As an era the ‘80s is very distinct, and Weird Science channels it, hard. The look, the sounds, the attitude all scream ‘80s, and of course any film that roots itself in emerging technologies (Disclosure, Johnny Mnemonic, Lawnmower Man) rarely ages well in those respects. The other component that feels to have suffered with time is the launching plot point of hormone-riddled teens desperate to have a woman in their lives who, being inspired by a late night viewing of Frankenstein, look to use a new computer to realize their fantasies. Would that it were so simple.

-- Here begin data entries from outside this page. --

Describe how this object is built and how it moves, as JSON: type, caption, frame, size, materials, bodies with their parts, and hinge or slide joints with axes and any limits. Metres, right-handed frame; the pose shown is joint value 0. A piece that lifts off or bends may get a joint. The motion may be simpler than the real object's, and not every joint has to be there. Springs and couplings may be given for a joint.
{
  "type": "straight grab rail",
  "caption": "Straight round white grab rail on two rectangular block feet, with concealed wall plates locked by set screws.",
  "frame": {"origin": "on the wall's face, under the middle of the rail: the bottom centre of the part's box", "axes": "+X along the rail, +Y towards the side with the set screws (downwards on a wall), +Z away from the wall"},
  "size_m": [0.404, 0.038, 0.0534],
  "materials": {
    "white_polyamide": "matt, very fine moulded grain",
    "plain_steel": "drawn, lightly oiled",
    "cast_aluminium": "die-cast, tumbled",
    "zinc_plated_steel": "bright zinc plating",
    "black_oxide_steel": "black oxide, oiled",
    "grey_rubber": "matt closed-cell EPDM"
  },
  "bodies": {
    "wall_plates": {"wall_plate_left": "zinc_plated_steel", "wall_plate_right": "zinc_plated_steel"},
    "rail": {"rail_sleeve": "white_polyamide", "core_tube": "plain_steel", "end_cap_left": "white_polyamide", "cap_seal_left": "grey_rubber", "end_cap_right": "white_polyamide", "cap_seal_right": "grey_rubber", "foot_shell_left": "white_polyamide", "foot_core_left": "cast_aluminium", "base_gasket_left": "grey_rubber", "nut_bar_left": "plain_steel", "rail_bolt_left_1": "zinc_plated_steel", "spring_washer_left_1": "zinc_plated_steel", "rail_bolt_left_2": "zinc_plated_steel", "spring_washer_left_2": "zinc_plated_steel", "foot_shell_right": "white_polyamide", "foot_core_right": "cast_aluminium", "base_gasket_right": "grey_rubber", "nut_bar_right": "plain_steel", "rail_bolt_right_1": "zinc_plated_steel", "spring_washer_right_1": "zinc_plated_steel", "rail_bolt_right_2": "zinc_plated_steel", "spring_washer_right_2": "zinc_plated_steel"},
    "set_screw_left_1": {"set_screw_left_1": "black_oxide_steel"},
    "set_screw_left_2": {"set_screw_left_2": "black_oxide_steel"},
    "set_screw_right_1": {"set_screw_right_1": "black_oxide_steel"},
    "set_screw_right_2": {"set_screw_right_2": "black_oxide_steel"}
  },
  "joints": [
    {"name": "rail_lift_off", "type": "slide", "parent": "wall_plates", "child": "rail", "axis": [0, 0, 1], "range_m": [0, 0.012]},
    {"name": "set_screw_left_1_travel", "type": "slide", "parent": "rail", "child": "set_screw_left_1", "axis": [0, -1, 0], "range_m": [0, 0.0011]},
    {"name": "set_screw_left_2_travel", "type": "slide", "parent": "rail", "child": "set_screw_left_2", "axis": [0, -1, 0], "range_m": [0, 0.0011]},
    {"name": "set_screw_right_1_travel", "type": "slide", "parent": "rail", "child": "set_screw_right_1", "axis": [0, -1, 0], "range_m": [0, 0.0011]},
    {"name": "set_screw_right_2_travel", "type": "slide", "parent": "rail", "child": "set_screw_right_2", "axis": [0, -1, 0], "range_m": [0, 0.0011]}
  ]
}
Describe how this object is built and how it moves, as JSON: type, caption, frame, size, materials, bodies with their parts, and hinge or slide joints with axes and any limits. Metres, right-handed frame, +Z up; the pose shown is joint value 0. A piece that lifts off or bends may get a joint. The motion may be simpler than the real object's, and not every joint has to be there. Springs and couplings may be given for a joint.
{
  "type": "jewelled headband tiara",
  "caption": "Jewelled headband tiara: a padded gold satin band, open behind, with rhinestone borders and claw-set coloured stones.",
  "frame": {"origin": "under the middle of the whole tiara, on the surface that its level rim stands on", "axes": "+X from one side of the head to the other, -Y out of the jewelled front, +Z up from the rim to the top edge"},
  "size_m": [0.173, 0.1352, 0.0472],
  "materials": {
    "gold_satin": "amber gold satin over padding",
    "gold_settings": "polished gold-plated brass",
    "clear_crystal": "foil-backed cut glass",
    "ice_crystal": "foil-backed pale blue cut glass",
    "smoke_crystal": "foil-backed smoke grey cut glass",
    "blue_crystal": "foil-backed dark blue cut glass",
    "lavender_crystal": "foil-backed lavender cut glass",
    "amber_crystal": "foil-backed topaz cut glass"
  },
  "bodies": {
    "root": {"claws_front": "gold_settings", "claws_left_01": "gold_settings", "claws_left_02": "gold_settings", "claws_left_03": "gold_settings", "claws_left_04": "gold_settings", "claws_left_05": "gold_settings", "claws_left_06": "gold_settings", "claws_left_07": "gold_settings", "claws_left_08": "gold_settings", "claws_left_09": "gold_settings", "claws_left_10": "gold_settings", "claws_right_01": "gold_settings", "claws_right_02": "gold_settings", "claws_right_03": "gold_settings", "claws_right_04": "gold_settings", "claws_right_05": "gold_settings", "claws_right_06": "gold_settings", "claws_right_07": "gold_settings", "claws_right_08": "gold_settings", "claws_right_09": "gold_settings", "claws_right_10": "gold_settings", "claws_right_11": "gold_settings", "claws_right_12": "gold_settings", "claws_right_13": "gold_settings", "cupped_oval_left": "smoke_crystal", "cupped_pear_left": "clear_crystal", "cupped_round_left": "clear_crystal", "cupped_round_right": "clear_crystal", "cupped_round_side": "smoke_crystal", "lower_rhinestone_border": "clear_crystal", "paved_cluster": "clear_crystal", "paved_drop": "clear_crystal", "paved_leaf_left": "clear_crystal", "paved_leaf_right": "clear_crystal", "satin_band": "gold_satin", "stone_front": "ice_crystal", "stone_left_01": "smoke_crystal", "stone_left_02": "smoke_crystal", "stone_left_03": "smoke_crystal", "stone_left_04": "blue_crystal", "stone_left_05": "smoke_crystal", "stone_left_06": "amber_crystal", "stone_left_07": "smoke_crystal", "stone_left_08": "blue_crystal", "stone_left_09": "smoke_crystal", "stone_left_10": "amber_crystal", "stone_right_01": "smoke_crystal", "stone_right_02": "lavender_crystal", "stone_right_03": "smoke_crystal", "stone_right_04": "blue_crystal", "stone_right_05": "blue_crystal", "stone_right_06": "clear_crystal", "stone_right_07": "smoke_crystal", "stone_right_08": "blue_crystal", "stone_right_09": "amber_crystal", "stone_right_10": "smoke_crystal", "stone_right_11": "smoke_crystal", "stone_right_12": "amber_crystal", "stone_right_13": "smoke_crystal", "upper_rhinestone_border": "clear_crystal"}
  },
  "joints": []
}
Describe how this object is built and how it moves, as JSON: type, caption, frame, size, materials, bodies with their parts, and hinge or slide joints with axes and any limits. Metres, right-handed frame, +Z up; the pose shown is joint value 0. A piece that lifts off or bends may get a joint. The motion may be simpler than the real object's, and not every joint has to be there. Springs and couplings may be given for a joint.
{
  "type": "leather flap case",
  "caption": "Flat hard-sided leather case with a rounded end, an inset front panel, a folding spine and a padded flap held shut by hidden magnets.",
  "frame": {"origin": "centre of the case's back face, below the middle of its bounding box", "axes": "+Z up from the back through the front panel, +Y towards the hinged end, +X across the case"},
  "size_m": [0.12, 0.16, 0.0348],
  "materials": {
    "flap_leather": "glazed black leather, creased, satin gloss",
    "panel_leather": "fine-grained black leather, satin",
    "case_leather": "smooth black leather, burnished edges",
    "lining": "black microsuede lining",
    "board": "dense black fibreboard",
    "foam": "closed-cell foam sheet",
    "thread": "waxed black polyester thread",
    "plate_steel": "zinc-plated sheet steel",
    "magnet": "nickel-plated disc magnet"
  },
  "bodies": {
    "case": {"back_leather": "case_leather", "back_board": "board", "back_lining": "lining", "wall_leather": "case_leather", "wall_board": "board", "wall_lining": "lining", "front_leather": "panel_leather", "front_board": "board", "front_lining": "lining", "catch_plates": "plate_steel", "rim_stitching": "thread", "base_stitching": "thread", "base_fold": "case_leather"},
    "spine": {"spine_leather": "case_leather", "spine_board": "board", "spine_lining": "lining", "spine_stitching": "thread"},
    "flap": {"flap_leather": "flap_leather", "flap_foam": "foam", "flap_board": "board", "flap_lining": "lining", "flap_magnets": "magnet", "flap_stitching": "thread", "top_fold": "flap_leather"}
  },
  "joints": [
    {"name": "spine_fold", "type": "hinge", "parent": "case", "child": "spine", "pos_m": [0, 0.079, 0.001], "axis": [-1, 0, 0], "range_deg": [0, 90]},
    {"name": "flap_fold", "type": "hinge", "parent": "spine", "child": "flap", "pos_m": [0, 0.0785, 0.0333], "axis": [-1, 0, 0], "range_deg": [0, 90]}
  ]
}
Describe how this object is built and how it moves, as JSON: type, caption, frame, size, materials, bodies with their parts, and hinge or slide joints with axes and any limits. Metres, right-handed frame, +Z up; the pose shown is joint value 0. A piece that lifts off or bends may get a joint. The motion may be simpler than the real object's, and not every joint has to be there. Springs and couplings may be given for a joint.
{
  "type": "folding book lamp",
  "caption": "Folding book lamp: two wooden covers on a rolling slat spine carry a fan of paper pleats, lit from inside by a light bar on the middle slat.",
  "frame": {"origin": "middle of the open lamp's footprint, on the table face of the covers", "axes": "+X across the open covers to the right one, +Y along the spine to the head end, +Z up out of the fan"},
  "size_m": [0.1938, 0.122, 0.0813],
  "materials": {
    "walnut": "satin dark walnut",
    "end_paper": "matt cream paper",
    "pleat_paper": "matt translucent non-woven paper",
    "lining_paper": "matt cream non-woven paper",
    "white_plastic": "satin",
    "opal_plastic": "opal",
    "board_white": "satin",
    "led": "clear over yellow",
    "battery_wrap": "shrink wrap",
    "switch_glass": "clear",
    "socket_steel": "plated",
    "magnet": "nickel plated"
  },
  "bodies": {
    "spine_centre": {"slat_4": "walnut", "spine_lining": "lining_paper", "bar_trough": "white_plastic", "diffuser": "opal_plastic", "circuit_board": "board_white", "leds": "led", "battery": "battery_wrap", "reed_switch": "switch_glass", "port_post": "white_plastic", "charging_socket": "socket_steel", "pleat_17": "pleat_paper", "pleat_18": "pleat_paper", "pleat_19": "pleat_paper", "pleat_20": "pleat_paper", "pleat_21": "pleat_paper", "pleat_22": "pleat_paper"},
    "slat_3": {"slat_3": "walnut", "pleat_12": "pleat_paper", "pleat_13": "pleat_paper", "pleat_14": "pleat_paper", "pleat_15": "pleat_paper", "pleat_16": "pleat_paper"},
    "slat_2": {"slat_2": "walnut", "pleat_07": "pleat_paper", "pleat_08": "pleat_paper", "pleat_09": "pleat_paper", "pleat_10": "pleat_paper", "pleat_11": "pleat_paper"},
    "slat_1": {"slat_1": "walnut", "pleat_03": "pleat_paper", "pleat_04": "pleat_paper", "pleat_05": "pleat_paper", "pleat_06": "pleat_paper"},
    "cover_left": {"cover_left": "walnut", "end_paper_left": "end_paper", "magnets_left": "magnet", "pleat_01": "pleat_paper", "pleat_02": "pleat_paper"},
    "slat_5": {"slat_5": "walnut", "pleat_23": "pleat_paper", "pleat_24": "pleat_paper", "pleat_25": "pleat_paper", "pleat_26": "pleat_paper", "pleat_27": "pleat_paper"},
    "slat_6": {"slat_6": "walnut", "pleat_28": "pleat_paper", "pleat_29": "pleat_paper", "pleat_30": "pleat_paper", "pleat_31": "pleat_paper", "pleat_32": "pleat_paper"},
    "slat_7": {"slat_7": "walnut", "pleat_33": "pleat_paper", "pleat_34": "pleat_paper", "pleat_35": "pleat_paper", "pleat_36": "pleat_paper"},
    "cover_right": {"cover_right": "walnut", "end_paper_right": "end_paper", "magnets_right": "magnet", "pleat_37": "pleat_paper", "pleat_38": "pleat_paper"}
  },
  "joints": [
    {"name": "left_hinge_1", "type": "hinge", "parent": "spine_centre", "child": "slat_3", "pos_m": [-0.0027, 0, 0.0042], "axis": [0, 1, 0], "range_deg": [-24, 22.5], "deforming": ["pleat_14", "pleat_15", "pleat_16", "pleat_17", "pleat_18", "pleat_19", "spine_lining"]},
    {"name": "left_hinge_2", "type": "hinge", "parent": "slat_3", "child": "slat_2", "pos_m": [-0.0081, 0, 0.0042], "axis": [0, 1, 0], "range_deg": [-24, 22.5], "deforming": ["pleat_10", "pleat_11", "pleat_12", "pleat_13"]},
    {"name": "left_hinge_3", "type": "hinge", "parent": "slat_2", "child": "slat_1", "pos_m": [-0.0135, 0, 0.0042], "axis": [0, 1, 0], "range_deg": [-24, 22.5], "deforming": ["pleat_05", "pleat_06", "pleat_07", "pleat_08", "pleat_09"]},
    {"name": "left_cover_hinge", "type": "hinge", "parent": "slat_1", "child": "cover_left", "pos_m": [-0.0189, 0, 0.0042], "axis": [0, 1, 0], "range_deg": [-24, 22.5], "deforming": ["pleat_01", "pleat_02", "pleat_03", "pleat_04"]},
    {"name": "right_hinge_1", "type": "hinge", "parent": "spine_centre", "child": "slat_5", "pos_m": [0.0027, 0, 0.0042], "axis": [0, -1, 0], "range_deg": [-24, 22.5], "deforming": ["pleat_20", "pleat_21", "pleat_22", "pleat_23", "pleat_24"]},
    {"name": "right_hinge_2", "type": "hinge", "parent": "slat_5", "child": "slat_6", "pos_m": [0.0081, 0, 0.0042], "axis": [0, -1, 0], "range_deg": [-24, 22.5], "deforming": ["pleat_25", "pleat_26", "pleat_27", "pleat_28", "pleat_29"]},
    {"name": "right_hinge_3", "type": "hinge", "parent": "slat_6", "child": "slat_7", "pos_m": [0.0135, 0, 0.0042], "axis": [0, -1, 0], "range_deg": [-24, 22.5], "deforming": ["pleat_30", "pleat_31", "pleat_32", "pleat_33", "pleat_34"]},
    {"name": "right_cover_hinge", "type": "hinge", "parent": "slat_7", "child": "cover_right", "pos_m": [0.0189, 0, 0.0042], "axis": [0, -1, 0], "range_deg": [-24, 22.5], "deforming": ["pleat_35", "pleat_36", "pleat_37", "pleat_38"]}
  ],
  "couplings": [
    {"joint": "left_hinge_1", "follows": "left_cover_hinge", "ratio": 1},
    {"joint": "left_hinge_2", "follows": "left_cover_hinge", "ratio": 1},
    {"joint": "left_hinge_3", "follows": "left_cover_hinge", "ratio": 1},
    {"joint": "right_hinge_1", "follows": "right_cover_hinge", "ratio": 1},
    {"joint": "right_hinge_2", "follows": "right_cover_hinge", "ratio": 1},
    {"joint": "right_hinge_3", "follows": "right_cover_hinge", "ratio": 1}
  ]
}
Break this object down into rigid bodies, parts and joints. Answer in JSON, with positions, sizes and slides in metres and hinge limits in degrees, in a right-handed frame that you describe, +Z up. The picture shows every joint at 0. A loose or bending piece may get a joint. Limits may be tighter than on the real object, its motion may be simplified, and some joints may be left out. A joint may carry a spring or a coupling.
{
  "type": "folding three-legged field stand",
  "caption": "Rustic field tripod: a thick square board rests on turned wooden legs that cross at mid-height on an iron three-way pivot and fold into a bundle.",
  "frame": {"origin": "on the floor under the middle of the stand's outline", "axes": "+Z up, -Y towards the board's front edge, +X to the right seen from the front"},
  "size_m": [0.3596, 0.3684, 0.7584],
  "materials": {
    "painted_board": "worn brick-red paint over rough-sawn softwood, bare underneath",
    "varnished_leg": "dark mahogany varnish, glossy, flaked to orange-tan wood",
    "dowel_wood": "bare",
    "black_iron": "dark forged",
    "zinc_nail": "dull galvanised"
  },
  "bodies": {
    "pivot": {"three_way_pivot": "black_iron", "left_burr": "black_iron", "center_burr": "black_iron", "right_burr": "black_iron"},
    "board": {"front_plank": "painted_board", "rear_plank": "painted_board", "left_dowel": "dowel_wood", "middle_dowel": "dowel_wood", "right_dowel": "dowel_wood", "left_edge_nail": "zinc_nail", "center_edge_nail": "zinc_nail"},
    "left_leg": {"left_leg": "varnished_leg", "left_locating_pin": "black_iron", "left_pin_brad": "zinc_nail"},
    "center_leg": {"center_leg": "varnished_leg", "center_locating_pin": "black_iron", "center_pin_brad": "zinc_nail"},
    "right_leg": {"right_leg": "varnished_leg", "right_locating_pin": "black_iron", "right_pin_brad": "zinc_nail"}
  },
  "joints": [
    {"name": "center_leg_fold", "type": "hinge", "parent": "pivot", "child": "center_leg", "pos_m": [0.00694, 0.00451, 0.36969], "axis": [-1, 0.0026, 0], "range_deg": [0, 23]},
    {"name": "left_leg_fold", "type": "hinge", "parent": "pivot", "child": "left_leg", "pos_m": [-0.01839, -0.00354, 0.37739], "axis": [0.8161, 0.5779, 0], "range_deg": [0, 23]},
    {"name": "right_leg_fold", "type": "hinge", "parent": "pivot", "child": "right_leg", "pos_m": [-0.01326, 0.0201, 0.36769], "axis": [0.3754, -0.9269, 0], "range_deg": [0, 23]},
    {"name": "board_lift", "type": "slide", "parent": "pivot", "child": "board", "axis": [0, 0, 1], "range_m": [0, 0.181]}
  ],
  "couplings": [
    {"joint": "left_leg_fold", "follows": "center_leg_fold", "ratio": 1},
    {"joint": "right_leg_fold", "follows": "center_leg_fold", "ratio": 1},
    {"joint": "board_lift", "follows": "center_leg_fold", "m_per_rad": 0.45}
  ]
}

The idea of young boys ‘building the perfect woman’ is obviously going to be rife with problems in any kind of entertainment vehicle, especially in this age, and while it strives to be family friendly fare, elements edge it into something that does feels a tad seedy at times. To the credit of Hughes, and an affable pair of leads in Anthony Michael Hall (Gary) and Ilan Mitchell-Smith (Wyatt), the themes the filmmaker often tries to convey in his works remain intact — outsiders, underdogs, the pressures of high school, and growing up in general. The foil is provided by Lisa (Kelly LeBrock), an artificially created woman who, rather than conforming to their ideals, confounds them with a sharp intelligence and wit, intent on educating these boys, stripping back much of the male objectification that kicks things off. There’s also a great OTT turn from Bill Paxton and a young Robert Downey Jr., who pops up too. Hughes is often credited with defining the American teen comedy, and the shift from a female focus (Sixteen Candles and Pretty in Pink) to male (notably young teen) gives Weird Science a different tone than what you might expect, but this goofy and often bawdy adventure is an entertaining venture with a lot of heart.

The Package

The release offers up a new transfer, resulting from a 4K restoration of the film with a rich, vibrant palette, deep blacks, and sharp detail. There’s no sign of any damage or issues, and a natural grain is preserved. A top notch visual presentation. The extended version includes scenes where the quality dips marginally, but nothing egregiously so. A few of the (now) bigger names from the cast are conspicuous by their absence in the new special features, but the extras are still very nicely done:

  • High Definition (1080p) Blu-ray presentation of the original Theatrical Version of the film (94 mins), plus the exclusive Extended Version (97 mins), featuring two additional scenes newly remastered in high-definition: Nothing really different between the two versions, just a few extra scenes of banter between the two kids.
  • Option to watch additional scenes from the Extended Version separately
  • The TV Edit of the film: SD version, running 94 minutes, that shows some of the tweaks/dubs necessary to get the film on TV. There is a ‘side by side’ comparison feature that runs them together for clarity.
  • Newly-filmed interview with special makeup creator Craig Reardon: Entertaining and insightful, Reardon shares some of the difficulties during the production, notably with the Chet creature featured in the film.
  • Newly-filmed interview with editor Chris Lebenzon: Discussing his accidental career path, this is one of the more entertaining watches on the release.
  • Newly-filmed interview with composer Ira Newborn: ‘80s synth inspirations!
  • Newly-filmed interview with supporting actor John Kapelos: Some personal tidbits about his career as a young actor, as well as his relationship with Hughes.
  • All-new interview with casting director Jackie Burch: Runs through the process as well as the potential names who were nearly cast, some of which are rather interesting indeed.
  • It’s Alive: Resurrecting Weird Science, an archive documentary featuring interviews with cast, crew, and admirers, including star Anthony Michael Hall: An archival extra that actually does a pretty good job of pulling together the key players to reflect on the film and its legacy.
  • Theatrical trailers, TV spots, and Image gallery
  • Reversible sleeve featuring original and newly commissioned artwork by Tracie Ching: Feels of good quality.
  • FIRST PRESSING ONLY: Illustrated collector’s booklet featuring new writing on the film by Alexandra Heller-Nicholas and Amanda Reyes: Pretty chunky booklet featuring two well composed pieces on the film centered around its cult status and how it was adapted from an original comic, as well as many stills and behind the scenes images from the movie.

The Bottom Line

Even after 30 years the film remains weird, even if the science is markedly questionable. Some elements of Weird Science are certainly dated, but it remains an entertaining and quirky coming of age tale. While underrated in the John Hughes filmography, Arrow have gone out of their way to offer an impressive presentation and package for this cult classic.

Weird Science is available from Arrow Video via MVD now.